God was clearly at that site. He came after evil ran amuck. As much as we need God, at this time, God needs us to be His witnesses. Perhaps God was in the response of the many men and women who rushed to give blood and sacrificed to volunteer; who opened their hearts to provide help. As Jews, we believe that we are God’s witnesses by the way we act in His image. As the Talmud tells us, just as God visits the sick, so must we visit the sick. Just as God comforts those in pain, so must we. As Children of God, we must respond to the pleas — the cries — for help. How will we reach out — as God’s witnesses — to those whose lives are irreparably filled with pain? That is the real test of our strength. What will we do to help wives whose husbands will no longer embrace them? How will we help husbands whose wives will no longer share their joy? How will we help parents who have lost beloved children? We must help wipe the tears of those in pain, no matter who is shedding those tears. That is our mandate as God’s witnesses on this Earth. This is not the time to flee from God. This is the time to run towards Him. Let us respond to terrorism by making sure that there is a response to evil. We must be that response.

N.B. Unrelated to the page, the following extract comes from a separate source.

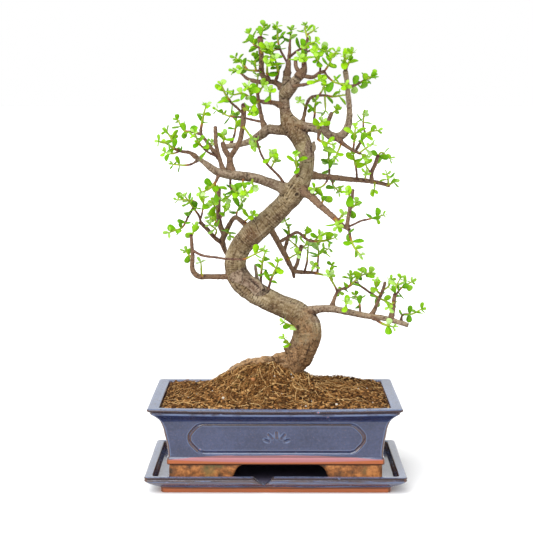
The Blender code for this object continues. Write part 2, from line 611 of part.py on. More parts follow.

The Jew responds to tragedy through prayer. In moments of distress and deep despair, the Jew sounds the Tekiah — the sound of strength, the sound of unity, the sound of commitment — through prayers. Let us pray for the souls of those whose lives were senselessly and brutally taken. Let us pray to God for the health of those whose bodies are in pain. Let us turn to God and pray for the spiritual healing of those who will nevermore see friends, acquaintances, colleagues and loved ones. Let us pray to our God for the strength to respond appropriately, sensitively and meaningfully to the crisis which has been thrust upon us. Let us pray for peace for the United States, for Israel and for the world. And, let us pray for Divine inspiration to become better witnesses to God’s presence in the world.

At the end of the sounding of the Shofar in the Musaf Service, we recite “this day the world was called into being; this day all the creatures of the universe stand in judgment before You — either as children or servants. God, if as children, have pity upon us as a father pities his children. If as servants, we call upon you to be gracious to us and to be merciful in judgment.” Today, the world is once again called into being. We are called to be God’s witnesses and to join in the recreation of our world. May God give us the strength and commitment to respond appropriately.